→ **Exercise**
Pull out the lines from the line containing "for node, make" through the line containing "for node in", both lines included, and copy them exactly.

→ **Stored data**
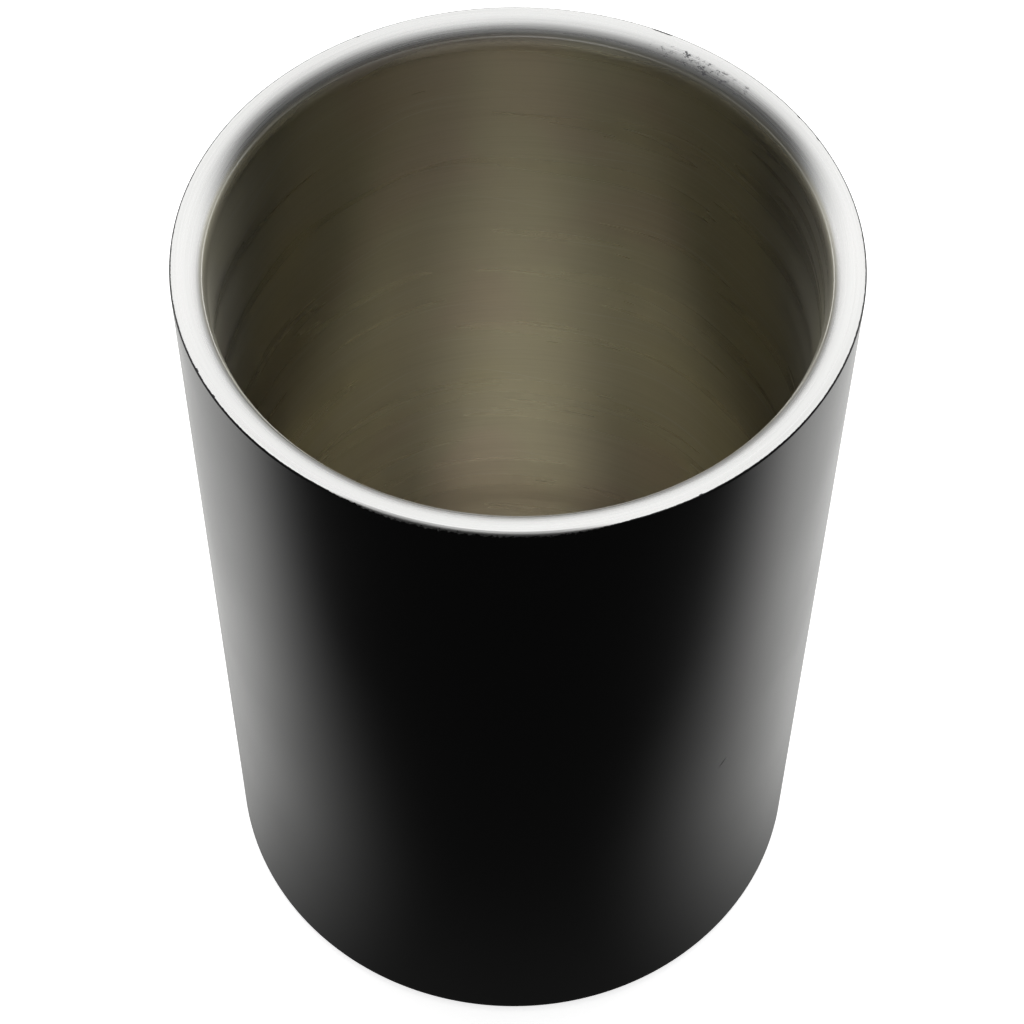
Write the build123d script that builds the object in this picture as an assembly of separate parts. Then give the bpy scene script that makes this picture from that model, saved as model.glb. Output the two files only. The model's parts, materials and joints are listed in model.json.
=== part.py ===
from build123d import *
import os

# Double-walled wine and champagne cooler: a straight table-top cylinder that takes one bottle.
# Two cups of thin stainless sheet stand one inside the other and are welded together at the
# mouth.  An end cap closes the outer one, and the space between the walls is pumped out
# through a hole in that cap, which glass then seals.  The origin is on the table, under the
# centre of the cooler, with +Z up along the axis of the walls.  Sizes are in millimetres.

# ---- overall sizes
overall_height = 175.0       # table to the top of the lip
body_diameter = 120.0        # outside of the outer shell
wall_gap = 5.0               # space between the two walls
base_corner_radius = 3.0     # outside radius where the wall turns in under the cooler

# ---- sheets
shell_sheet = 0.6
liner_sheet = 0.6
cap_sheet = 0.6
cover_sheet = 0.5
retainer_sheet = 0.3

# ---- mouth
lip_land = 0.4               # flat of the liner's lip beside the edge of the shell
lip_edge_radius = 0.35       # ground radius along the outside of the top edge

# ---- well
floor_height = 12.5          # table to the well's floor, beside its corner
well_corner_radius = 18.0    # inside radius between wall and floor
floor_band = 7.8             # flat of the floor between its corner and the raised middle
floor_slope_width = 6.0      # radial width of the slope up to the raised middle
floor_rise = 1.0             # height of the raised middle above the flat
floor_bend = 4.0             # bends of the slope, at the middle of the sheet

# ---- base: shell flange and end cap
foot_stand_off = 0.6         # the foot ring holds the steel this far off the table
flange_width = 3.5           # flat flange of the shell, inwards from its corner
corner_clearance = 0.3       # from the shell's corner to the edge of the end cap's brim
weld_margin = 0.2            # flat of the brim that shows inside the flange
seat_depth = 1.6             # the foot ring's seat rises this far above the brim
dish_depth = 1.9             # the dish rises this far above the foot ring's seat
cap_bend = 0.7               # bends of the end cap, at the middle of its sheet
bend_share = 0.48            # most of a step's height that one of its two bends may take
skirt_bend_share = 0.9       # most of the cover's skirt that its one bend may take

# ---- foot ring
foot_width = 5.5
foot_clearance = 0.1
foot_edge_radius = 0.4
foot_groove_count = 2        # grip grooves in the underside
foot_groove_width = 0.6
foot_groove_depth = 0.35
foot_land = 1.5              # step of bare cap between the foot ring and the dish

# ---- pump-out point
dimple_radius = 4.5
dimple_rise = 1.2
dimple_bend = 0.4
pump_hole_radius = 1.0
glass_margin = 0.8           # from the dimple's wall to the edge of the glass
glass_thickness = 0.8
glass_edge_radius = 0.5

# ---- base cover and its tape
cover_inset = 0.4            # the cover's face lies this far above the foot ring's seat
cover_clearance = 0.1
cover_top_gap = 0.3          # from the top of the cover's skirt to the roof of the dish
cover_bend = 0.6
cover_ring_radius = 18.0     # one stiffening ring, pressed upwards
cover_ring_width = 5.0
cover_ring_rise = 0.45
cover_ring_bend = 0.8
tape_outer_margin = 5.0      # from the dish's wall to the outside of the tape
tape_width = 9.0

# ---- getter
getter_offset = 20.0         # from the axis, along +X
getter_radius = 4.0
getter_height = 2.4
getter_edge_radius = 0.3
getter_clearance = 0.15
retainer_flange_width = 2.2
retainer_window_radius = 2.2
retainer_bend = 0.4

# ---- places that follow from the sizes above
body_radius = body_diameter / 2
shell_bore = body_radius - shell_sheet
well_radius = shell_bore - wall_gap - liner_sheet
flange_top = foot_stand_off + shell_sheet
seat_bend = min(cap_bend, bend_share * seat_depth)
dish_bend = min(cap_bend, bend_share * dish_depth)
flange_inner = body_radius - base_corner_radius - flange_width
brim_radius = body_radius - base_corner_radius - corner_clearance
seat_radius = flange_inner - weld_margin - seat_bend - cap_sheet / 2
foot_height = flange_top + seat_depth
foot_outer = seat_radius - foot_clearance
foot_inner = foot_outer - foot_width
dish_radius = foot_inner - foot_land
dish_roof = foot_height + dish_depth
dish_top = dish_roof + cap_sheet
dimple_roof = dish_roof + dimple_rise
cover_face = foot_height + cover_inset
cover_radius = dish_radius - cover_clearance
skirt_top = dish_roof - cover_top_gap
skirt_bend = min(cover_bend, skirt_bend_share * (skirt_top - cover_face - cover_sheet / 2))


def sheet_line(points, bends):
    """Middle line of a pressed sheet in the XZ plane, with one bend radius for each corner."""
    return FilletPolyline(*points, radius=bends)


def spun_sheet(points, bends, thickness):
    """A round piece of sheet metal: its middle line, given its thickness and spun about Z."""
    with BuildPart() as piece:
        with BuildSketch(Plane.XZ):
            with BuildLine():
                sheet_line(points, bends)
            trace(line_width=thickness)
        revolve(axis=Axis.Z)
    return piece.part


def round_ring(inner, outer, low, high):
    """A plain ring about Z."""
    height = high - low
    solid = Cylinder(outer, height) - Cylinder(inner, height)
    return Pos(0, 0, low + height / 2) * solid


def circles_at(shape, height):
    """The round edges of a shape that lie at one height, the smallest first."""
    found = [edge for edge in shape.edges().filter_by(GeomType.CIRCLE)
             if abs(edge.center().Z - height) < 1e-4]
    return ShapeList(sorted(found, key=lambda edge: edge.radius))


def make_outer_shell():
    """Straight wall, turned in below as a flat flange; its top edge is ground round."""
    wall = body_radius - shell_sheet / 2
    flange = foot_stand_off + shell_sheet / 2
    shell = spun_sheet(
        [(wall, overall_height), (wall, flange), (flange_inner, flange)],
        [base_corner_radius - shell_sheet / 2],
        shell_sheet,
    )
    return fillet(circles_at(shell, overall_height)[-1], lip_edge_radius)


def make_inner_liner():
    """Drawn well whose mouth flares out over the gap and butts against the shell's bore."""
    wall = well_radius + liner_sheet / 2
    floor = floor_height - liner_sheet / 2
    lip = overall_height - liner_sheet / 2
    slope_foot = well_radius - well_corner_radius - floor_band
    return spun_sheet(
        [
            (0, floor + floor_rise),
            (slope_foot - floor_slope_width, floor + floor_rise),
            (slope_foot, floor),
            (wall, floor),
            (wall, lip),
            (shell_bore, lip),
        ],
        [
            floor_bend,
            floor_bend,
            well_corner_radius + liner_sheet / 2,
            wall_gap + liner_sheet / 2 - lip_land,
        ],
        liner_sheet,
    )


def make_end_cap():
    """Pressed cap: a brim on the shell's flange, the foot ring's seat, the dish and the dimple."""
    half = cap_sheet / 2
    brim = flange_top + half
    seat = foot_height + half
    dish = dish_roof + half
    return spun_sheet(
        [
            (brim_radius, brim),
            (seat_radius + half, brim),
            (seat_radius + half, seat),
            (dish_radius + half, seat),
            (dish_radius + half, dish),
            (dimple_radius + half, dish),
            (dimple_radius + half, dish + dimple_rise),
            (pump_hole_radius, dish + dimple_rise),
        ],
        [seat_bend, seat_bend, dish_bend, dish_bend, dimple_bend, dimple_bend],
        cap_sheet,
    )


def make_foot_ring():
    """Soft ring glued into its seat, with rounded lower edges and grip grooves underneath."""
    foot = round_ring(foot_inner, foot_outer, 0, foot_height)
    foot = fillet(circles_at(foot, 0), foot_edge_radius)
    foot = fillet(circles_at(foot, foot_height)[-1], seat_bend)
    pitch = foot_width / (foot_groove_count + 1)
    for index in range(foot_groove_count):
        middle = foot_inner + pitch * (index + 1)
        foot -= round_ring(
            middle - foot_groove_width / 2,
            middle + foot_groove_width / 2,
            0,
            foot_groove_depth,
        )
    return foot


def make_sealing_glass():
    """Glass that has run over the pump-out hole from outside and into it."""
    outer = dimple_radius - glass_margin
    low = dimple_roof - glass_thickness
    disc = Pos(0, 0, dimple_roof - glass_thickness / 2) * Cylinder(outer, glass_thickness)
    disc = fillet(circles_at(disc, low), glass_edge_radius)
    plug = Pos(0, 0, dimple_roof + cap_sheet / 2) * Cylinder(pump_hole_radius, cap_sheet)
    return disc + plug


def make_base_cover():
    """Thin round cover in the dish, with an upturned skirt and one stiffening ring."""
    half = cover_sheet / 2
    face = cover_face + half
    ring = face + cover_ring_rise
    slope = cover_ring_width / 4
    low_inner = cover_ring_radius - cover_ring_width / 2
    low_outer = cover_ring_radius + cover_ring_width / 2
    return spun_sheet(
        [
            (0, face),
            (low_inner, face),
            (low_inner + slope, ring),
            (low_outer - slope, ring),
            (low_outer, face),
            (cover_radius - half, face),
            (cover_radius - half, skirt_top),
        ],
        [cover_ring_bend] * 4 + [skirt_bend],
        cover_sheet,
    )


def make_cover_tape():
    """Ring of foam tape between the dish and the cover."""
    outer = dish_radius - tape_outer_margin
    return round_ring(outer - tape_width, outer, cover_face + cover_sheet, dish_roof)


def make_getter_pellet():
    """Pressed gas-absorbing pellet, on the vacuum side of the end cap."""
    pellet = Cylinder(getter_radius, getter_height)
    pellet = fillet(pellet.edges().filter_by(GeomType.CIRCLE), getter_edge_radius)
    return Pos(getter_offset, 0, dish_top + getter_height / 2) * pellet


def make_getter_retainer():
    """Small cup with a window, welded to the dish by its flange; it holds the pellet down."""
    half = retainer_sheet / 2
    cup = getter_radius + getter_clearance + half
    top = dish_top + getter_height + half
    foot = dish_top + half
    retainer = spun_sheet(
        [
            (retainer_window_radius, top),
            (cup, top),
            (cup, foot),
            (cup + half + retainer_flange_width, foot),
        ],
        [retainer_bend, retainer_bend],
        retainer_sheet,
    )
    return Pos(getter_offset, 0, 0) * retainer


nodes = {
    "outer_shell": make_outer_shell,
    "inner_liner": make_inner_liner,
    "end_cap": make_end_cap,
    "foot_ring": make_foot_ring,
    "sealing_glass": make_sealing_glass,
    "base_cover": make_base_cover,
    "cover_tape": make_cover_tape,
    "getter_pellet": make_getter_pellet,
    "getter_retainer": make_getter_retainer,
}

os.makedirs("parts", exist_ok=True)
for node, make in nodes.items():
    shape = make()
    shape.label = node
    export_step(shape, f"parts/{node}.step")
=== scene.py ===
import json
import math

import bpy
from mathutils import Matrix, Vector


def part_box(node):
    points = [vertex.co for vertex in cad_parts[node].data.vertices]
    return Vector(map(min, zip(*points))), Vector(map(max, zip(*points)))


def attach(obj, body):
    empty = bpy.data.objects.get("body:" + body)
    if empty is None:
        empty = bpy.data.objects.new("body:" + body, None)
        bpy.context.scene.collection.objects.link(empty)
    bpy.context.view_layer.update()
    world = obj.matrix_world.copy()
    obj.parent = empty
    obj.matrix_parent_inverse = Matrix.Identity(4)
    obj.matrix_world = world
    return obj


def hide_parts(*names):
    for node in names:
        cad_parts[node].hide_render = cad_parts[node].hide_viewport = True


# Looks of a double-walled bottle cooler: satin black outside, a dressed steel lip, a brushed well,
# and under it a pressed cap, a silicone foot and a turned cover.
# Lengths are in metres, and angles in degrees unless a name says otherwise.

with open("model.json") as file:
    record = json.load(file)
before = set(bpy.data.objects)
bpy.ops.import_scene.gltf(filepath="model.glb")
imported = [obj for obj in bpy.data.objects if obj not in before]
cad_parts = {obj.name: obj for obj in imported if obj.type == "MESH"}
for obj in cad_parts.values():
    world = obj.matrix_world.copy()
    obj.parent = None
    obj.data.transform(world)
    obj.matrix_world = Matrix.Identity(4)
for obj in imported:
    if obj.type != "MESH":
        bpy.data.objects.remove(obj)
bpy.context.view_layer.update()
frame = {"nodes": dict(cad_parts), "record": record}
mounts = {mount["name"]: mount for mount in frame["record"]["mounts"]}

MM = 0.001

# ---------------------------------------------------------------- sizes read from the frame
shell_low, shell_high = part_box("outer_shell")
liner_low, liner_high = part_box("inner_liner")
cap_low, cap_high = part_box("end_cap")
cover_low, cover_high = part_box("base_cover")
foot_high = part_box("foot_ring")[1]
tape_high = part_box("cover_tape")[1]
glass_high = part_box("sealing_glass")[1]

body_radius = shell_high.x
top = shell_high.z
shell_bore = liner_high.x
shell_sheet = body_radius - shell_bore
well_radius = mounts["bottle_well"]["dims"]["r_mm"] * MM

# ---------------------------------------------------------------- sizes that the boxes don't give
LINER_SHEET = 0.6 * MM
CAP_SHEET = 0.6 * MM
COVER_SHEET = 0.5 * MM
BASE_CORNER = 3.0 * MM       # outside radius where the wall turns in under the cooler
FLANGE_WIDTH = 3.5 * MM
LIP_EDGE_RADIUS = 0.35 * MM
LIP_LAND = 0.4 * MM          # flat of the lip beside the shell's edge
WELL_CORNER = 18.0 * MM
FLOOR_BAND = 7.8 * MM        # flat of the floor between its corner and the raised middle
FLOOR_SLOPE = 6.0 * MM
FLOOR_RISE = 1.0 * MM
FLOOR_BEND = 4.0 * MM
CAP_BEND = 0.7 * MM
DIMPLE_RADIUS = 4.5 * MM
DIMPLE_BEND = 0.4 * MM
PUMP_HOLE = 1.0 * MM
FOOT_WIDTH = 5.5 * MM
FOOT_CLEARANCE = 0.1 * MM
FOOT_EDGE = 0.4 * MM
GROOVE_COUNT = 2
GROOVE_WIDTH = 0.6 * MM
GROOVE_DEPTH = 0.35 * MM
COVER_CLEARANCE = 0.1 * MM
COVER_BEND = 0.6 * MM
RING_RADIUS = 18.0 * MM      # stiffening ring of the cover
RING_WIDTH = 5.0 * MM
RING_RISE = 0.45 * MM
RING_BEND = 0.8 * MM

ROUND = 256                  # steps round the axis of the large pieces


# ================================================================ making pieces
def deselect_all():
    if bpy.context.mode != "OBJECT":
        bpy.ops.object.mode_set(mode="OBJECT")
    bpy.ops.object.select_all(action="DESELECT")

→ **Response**
for node, make in nodes.items():
    shape = make()
    shape.label = node
    export_step(shape, f"parts/{node}.step")
=== scene.py ===
import json
import math

import bpy
from mathutils import Matrix, Vector


def part_box(node):
    points = [vertex.co for vertex in cad_parts[node].data.vertices]
    return Vector(map(min, zip(*points))), Vector(map(max, zip(*points)))


def attach(obj, body):
    empty = bpy.data.objects.get("body:" + body)
    if empty is None:
        empty = bpy.data.objects.new("body:" + body, None)
        bpy.context.scene.collection.objects.link(empty)
    bpy.context.view_layer.update()
    world = obj.matrix_world.copy()
    obj.parent = empty
    obj.matrix_parent_inverse = Matrix.Identity(4)
    obj.matrix_world = world
    return obj


def hide_parts(*names):
    for node in names:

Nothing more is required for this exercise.